Deep, yoga breaths are the way to go when you're feeling stressed and worried. You can use deep breathing techniques for worry together with the other techniques mentioned here. Simply find a quiet place and breathe in a deep breath. While you're inhaling, feel the oxygen fill your lungs from the bottom to the top. Hold the breath for a couple of seconds and then exhale. Repeat until you feel at ease. If you find yourself thinking negative thoughts, just acknowledge and dismiss and get back to your breathing.

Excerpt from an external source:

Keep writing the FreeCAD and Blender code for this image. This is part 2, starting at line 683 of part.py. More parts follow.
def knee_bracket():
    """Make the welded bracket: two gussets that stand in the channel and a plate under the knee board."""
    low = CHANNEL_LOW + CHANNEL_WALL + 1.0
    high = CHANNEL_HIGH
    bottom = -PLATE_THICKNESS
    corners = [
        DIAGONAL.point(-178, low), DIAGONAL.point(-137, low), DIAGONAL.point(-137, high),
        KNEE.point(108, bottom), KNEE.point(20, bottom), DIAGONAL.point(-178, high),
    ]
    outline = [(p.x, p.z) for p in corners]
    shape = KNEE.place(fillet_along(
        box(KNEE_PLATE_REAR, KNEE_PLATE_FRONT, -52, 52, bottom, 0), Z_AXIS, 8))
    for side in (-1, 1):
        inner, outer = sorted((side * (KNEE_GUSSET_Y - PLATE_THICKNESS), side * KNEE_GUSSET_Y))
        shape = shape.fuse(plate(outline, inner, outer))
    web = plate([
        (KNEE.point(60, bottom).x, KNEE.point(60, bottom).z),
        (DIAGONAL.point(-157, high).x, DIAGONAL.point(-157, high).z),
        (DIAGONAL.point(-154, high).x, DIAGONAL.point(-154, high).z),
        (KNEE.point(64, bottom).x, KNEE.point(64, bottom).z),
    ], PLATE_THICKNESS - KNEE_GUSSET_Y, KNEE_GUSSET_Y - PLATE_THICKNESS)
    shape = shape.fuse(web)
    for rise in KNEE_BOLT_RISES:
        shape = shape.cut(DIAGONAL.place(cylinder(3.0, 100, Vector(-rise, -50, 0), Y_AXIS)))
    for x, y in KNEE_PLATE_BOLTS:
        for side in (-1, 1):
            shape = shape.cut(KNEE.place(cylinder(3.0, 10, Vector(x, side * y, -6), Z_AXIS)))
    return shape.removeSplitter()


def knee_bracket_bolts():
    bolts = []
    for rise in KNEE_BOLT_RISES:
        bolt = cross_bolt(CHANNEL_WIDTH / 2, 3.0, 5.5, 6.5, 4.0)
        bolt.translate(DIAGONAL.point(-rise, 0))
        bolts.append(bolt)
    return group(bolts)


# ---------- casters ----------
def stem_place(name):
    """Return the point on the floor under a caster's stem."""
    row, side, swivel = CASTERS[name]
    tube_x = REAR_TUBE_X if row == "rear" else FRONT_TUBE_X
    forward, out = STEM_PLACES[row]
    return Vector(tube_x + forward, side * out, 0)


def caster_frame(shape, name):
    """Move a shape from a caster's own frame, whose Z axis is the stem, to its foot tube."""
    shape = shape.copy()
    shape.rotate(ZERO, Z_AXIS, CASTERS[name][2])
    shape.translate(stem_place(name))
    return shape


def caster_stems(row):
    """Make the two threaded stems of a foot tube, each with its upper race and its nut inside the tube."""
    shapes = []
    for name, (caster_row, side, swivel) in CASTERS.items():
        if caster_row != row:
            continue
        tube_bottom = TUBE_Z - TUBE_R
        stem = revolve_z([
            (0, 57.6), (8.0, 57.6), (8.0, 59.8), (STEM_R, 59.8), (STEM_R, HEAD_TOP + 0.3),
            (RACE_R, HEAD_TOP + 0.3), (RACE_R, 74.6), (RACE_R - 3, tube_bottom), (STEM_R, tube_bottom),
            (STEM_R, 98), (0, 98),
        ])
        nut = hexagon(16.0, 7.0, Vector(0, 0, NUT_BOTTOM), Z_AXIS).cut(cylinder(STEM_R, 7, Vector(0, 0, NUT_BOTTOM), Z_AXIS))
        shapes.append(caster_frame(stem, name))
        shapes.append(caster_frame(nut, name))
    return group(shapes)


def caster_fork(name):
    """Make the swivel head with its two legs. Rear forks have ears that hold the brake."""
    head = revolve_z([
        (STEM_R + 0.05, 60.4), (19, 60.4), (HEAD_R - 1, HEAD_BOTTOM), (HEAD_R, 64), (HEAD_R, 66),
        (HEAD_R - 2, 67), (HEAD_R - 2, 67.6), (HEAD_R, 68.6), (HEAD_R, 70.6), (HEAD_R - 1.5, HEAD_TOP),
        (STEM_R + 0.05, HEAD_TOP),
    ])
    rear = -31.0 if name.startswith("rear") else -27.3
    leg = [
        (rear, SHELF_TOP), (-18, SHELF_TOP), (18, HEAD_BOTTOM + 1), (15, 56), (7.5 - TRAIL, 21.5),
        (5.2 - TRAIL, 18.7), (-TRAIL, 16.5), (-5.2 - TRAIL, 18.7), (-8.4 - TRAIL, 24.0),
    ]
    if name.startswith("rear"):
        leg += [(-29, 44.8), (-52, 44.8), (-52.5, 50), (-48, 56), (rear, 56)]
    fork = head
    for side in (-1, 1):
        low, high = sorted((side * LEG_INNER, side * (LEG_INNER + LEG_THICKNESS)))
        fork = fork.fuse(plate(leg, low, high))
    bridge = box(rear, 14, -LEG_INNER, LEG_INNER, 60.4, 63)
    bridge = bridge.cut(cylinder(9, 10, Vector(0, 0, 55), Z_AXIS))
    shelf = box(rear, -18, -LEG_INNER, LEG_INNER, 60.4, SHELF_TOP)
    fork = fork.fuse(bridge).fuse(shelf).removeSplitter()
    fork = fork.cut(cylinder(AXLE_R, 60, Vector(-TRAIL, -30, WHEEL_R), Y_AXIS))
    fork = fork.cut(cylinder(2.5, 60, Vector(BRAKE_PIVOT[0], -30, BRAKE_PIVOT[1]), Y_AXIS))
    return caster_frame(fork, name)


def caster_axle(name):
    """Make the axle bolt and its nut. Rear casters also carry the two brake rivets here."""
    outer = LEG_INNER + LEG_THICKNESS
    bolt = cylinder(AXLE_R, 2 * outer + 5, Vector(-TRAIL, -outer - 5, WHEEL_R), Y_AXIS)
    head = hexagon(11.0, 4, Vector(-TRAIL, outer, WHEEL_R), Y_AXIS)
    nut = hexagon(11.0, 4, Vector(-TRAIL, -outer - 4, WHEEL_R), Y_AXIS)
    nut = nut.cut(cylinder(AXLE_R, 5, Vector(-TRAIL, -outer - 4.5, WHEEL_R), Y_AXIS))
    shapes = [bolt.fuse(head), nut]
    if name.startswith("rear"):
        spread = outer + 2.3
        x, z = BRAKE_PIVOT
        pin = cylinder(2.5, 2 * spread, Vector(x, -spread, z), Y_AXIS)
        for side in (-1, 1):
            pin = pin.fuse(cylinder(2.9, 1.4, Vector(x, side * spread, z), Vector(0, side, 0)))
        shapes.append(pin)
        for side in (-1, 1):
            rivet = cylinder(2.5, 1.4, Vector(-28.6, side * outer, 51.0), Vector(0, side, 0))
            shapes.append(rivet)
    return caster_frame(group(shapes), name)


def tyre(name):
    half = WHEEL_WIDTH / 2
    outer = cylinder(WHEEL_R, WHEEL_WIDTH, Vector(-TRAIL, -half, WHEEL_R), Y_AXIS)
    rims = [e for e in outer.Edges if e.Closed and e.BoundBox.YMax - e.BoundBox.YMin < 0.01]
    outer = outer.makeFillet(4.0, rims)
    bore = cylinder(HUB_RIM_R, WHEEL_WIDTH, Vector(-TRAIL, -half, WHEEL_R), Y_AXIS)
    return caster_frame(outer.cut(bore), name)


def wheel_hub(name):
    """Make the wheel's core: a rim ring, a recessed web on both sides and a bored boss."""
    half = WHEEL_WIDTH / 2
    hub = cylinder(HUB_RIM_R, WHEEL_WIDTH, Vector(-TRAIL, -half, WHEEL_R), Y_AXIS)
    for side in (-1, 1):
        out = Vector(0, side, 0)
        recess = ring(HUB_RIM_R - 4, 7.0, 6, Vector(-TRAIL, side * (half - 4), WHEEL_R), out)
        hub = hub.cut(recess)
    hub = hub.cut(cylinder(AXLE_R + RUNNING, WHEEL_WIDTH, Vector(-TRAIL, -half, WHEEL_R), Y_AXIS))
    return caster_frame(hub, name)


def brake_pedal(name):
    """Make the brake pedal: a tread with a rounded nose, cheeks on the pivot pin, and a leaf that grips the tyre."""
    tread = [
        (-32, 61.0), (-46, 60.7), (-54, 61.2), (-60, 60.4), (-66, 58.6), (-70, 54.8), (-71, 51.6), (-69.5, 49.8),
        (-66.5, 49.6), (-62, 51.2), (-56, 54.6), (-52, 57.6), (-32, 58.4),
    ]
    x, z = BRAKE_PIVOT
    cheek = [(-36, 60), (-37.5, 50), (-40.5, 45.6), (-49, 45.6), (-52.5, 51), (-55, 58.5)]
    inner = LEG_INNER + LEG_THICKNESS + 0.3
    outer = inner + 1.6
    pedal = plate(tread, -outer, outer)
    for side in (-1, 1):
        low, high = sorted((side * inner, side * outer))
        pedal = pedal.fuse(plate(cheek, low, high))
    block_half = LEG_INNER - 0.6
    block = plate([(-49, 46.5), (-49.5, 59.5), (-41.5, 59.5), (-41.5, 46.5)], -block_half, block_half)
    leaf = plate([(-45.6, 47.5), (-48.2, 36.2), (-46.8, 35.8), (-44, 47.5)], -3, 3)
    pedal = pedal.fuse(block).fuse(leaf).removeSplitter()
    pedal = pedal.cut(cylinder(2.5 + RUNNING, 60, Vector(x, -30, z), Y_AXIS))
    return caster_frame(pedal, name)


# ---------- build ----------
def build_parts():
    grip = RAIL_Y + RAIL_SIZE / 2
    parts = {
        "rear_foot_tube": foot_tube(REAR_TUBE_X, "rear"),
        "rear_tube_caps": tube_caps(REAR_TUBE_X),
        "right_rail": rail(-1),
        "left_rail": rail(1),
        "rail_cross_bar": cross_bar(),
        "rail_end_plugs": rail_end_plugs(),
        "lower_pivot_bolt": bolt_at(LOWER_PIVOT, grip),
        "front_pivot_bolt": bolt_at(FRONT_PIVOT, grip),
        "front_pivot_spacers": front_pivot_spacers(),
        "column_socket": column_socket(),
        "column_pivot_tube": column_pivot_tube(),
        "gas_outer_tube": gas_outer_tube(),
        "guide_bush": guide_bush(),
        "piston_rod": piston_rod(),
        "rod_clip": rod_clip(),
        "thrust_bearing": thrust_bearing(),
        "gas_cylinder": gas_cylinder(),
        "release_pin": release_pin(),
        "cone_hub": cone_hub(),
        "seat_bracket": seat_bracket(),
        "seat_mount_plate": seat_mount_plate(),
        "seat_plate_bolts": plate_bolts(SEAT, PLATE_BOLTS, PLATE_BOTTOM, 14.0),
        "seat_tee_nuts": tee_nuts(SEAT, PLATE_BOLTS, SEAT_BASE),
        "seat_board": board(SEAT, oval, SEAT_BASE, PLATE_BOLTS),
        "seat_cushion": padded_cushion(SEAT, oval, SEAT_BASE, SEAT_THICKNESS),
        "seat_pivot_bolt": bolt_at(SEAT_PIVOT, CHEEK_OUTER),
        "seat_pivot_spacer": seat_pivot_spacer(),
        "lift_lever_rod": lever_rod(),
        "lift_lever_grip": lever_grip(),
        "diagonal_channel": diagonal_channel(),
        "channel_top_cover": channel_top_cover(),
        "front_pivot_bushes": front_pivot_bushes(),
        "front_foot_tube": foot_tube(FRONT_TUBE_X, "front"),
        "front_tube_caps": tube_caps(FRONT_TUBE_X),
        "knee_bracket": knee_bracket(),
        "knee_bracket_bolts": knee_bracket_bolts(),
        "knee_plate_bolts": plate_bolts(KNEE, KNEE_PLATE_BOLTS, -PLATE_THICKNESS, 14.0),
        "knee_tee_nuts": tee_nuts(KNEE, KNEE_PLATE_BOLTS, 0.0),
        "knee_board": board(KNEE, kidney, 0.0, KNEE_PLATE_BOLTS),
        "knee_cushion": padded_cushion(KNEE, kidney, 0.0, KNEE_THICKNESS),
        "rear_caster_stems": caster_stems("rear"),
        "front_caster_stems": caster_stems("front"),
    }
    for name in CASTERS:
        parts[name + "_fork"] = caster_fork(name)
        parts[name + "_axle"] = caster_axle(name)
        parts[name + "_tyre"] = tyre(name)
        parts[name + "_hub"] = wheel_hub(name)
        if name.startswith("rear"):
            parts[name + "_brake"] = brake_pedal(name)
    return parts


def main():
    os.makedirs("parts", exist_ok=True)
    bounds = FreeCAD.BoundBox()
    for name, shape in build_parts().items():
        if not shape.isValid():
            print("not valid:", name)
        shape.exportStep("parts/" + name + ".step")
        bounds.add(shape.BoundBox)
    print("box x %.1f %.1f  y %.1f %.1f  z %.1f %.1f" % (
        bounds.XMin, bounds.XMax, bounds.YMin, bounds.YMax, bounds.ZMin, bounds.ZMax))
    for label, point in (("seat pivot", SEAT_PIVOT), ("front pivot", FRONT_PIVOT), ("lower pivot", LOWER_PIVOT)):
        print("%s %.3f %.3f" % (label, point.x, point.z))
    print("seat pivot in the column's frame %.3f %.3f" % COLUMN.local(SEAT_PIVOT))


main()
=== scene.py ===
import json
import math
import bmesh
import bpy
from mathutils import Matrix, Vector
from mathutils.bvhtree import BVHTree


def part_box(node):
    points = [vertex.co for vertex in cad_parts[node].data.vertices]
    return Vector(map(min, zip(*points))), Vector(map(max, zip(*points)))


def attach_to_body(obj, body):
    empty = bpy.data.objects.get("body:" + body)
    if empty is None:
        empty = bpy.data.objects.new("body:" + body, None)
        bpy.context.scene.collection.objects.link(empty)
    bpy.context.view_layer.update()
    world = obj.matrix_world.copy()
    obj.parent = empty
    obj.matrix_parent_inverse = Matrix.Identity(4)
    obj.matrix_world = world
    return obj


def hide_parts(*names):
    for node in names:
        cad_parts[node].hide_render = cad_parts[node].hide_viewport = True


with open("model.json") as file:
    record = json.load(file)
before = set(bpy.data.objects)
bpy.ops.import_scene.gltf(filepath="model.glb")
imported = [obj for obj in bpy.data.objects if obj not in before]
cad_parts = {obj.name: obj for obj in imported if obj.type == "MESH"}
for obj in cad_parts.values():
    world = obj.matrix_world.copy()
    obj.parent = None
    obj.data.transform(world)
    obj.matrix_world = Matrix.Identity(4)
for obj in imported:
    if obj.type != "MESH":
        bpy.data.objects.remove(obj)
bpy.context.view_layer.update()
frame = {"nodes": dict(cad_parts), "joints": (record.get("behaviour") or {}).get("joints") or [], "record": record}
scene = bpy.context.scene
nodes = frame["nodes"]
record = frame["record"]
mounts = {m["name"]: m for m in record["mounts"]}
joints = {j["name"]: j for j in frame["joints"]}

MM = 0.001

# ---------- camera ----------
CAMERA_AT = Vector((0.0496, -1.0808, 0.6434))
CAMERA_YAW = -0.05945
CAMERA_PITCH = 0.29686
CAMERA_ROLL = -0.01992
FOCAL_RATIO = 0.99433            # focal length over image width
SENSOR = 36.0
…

If you're good at visualizing, try visualizing your mind and body relaxing. Once you feel relaxed, fill your mind with images that make you feel good. Whether it's you on a beach, drink in hand or a big bear-hug from your children, the focus is on what makes you happy. Continue this visualization until you feel better.

Get busy.
When it comes to worry, idle hands can make things worse. Instead of sitting around thinking, do something with your mind. Mind game apps and brain teasers are a great way to keep your brain focused on something other than worry. Also, it helps prevent brain diseases later in life, such as Alzheimer's.

Be a productive worrier.

Obviously you're trying to lessen the amount of time you spend worrying, so this may seem counterproductive. Actually, what I'm saying is that when you start to worry, ask yourself, "What action can I take to stop worrying?" For example, if you're worried that you're going to overspend at the grocery store, put your mind at ease by making a list and taking a calculator. That way, you'll be less inclined to overspend and your mind will be less stressed. 

More importantly, stop asking "What if?" These questions lead to thousands of possible scenarios which could keep you up at night. Asking yourself "What if?" is often the precursor to worry.

Engage in your favorite hobbies.

A busy mind prevents the mind from wandering. Find something that you like to do and do it when you're feeling anxious. The good feelings that this hobby brings will redirect your thoughts into something that makes you happy and productive. Exercising, reading, writing, singing, dancing, and photography are some options, but my all time favorite?

Animals! Dogs, in particular. It's been scientifically proven that animals are stress-relievers because our bodies produce feel-good hormones when we're around them. Seriously, who could resist smiling after looking at this adorable face?

Be mindful of your social media habits and friends.

Perhaps the most overlooked issue in regards to worry are your social media habits. When I began paying attention to my thoughts, I realized rather quickly that my Facebook newsfeed was affecting me in a negative way. It was literally full of sensationalized negative news stories, arguments about politics, and posts about what people hate, dislike, avoid, etc. It was in that moment that I began distancing myself from Facebook and unfollowing dozens of people daily. I love my friends and family, but sometimes, you have to do what's best for your own mental well-being.

I started spending more on the aesthetically attractive Pinterest and began pinning positive images, affirmations, and things that make me laugh. I also created a "Virtual Vision Board" so I could visualize what I wanted in my life and remind myself to think positive.

How do you deal with stress and worry? Let me know by leaving a comment!

I do hope that you find some relief using these techniques. Please note, if you are on medication for your stress, worry, anxiety, or depression, stopping your medication could be dangerous. Speak to your doctor before you stop taking any prescriptions.